The risk aversion has boosted buying in safe-haven government debt. Lipper data shows U.S.-based taxable bond funds attracted $12.7 billion in inflows for the week ended Wednesday, a one-week record, while U.S. equity funds saw $6.7 billion in outflows, with most coming from exchange-traded funds.

The yield on the U.S. 10-year Treasury note fell to 2.2910 percent on Friday, the lowest level since June, and was up 10/32 in price.

Later this month, the Federal Reserve is set to end its asset purchase program that has been credited with boosting stock and bond markets over the past two years. Many observers doubt the recent stimulus measures unveiled by the European Central Bank will make up for the Fed program that some believe has masked underlying issues with demand.

"To some level, people forget how markets trade back and forth - it's not an ever-rising move with shallow pullbacks," said Michael O’Rourke, chief market strategist at JonesTrading in Greenwich, Connecticut.

A string of dismal data from Germany and other large euro zone economies in recent weeks has fed anxiety over a possible return to recession in the region, and the jury is still out on the ECB's proposed policy response.

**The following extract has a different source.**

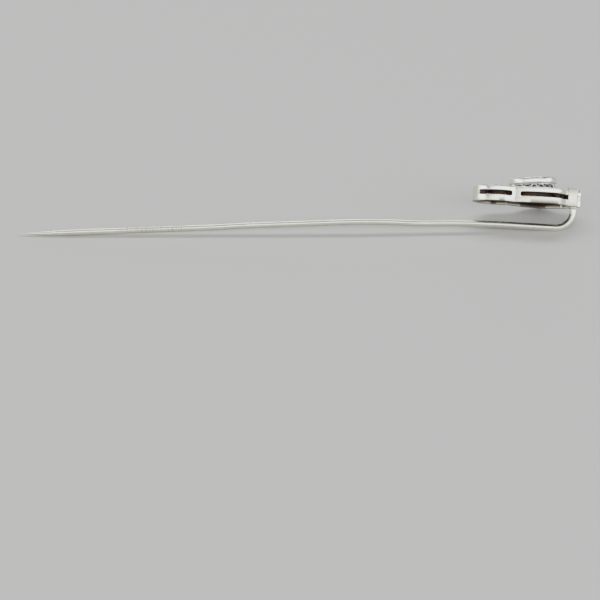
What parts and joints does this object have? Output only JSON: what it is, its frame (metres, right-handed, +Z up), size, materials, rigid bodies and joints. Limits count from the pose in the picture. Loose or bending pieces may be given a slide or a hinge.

Some investors have been speculating that the ECB will be forced to launch a sovereign bond-buying program, styled on the Fed's quantitative easing.

China's shares ended down on Friday as investors remained cautious ahead of September economic data due next week. Economists expect the Chinese economy to have grown at its weakest pace in more than five years, according to a Reuters poll.

The U.S. dollar index (.DXY), which tracks the greenback against six major currencies, was up 0.44 percent at 85.902. Against the euro (EUR=), the dollar was up 0.61 percent at $1.2613. The dollar fell 0.1 percent against the yen to 107.71 yen (JPY=).

Euro zone bond yields bounced off record lows after top Federal Reserve officials hinted at an interest rate rise in the middle of next year, reversing some bets for a longer period of near-zero rates.